Tüm bunlar olurken gelişmekte olan ülkeler arasında yer alan Türkiye’de neler yaşanmakta olduğuna ilişkin önemli verileri de paylaşan Turhan 2003 yılı başından bugüne dek enflasyonun seyri, 2008 krizi ve dışsal şoklar karşısında yaşananları özetledi. “Dünyada ne olup bitiyorsa bu bize yansır. Türkiye ekonomisindeki gelişmelerin üzerinde en belirleyici olan aktör küresel gelişmelerdir. “ diyen Turhan ülkemize dair Eylül ayı sonu itibariyle pek çok finansal veriyi aktardı.
Doç. Dr. İbrahim Turhan son olarak şu değerlendirmelerde bulundu: “Dünya siyasetindeki, hatta toplumların tercihlerindeki veya kültürel trendlerdeki birçok gelişme ekonomi politik temellerin sonucunda ortaya çıkar. Karl Marks’ın belki de haklı olduğu bir şey varsa, o da “alt yapı üst yapıyı belirler.“ tespitidir. Alt yapı; ekonomik üretim araçları ve üretim ilişkileridir. Bunları belirleyen iki şeyden birincisi teknolojidir. İkincisi de bu teknolojiyle yapılan üretimin nasıl örgütlendiği ve dünyada bu üretim ve tüketim ağlarının nasıl şekillendiğini belirleyen kurumsal yapıdır. Alt yapı üretim araçları ve bu araçların örgütlenme biçimi olan ekonomik ilişkilerden oluşur. Bunu biz anlayabilirsek, anlamak da yetmiyor yönetebilirsek küresel oyunda oyun kuruculardan biri olmak için umudumuz olur. Bugün özetle anlatmaya çalıştığımız gibi önümüzdeki dönem belirsizliklerle dolu, adeta fırtınalı bir denizde seyredeceğiz.”

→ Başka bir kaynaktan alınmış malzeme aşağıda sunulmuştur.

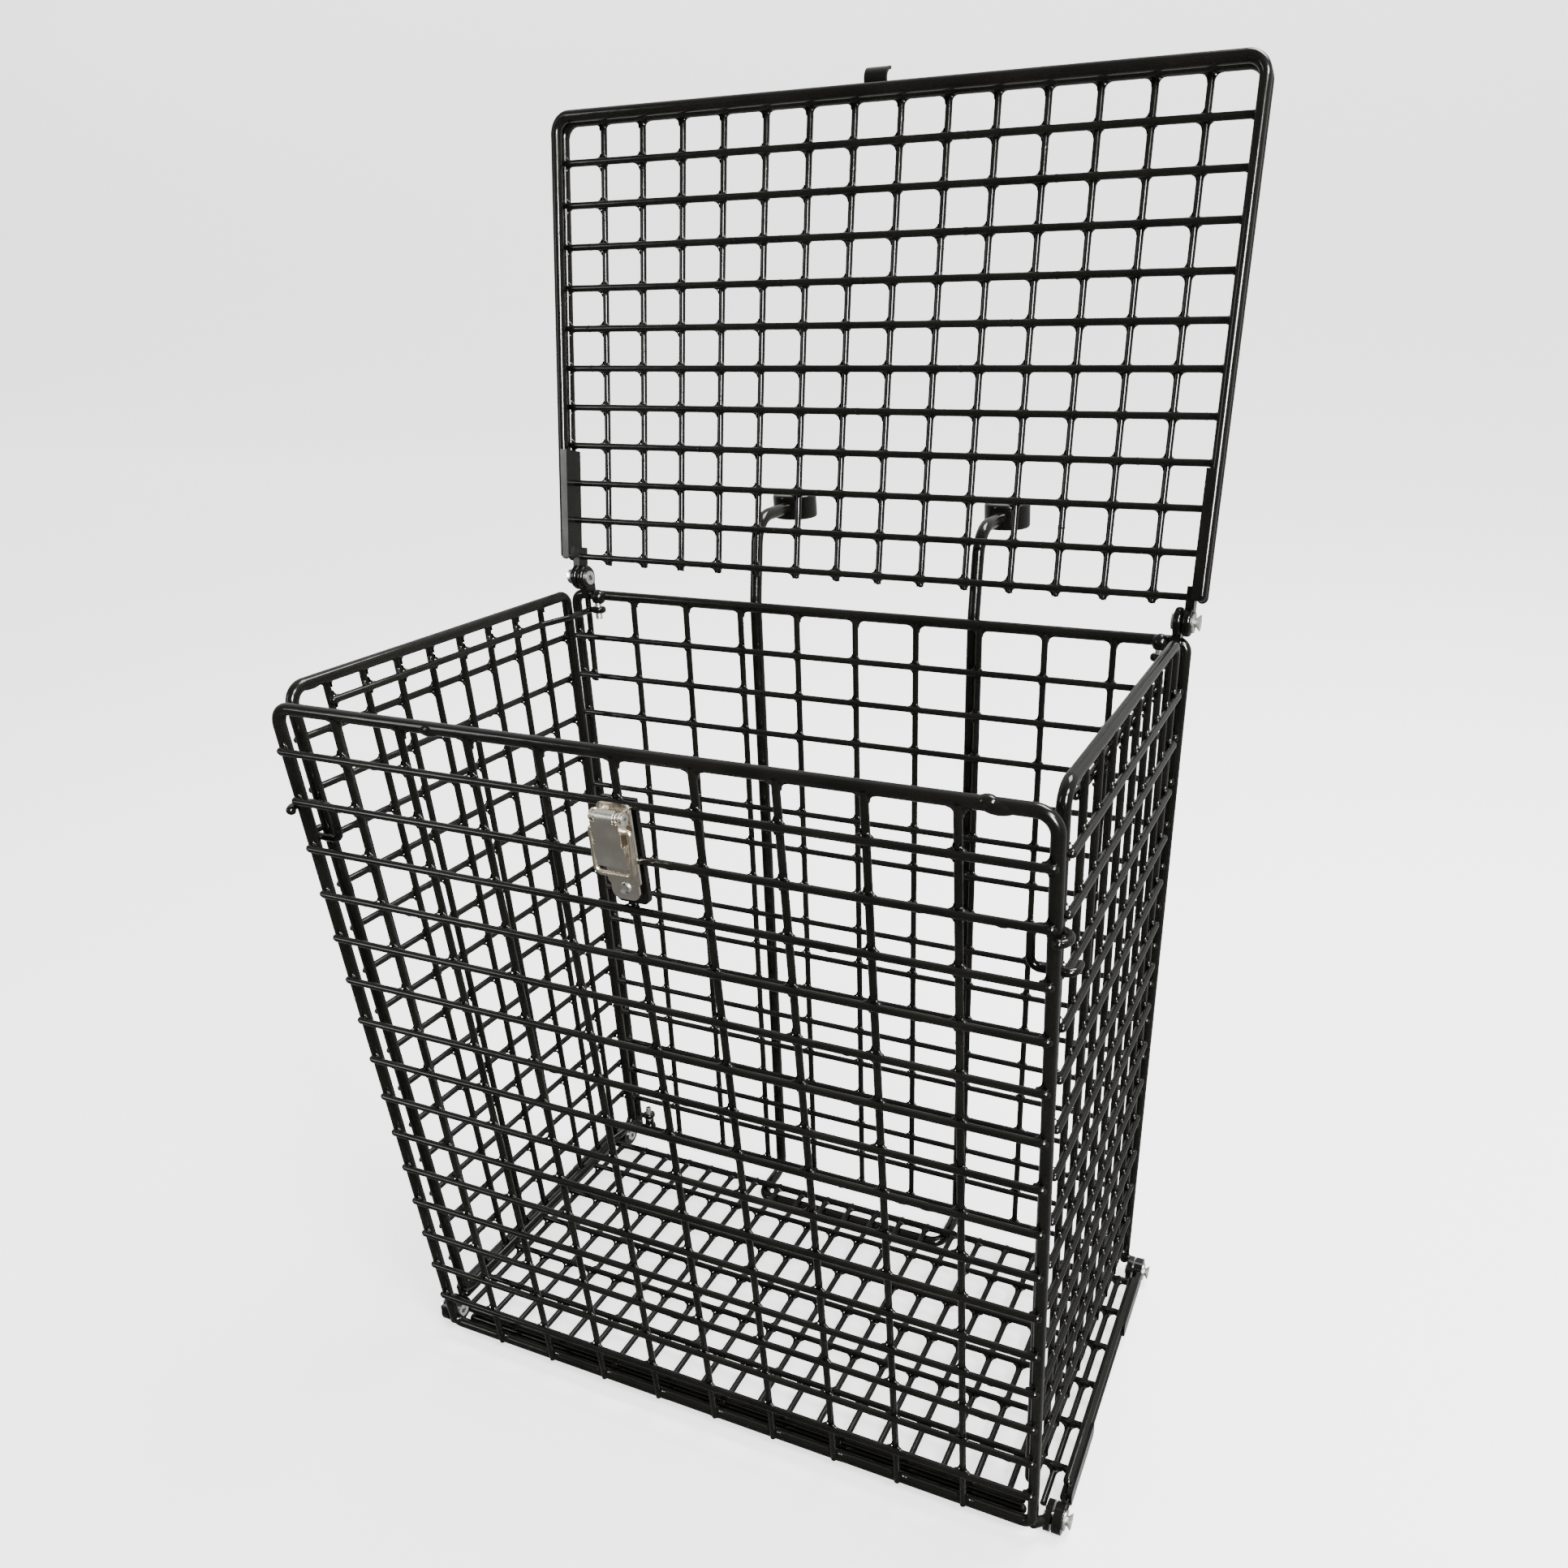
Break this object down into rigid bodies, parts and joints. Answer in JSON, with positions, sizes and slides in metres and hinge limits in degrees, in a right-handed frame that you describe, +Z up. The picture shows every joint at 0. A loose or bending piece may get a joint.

Sunumu sonrasında katılımcılardan gelen soruları da yanıtlayan Doç. Dr. İbrahim Turhan’a yoğun programı arasında bize vakit ayırdığı için teşekkür ediyoruz.
Doç. Dr. İbrahim Turhan, BYV bünyesinde makro iktisat ve küresel finans konularının ele alınacağı düzenli toplanacak bir okuma ve tartışma grubunun moderatörlüğünü yapma teklifimizi de büyük bir memnuniyetle karşıladı. Önümüzdeki günlerde buna ilişkin duyuru Vakfımız tarafından ilan edilecektir.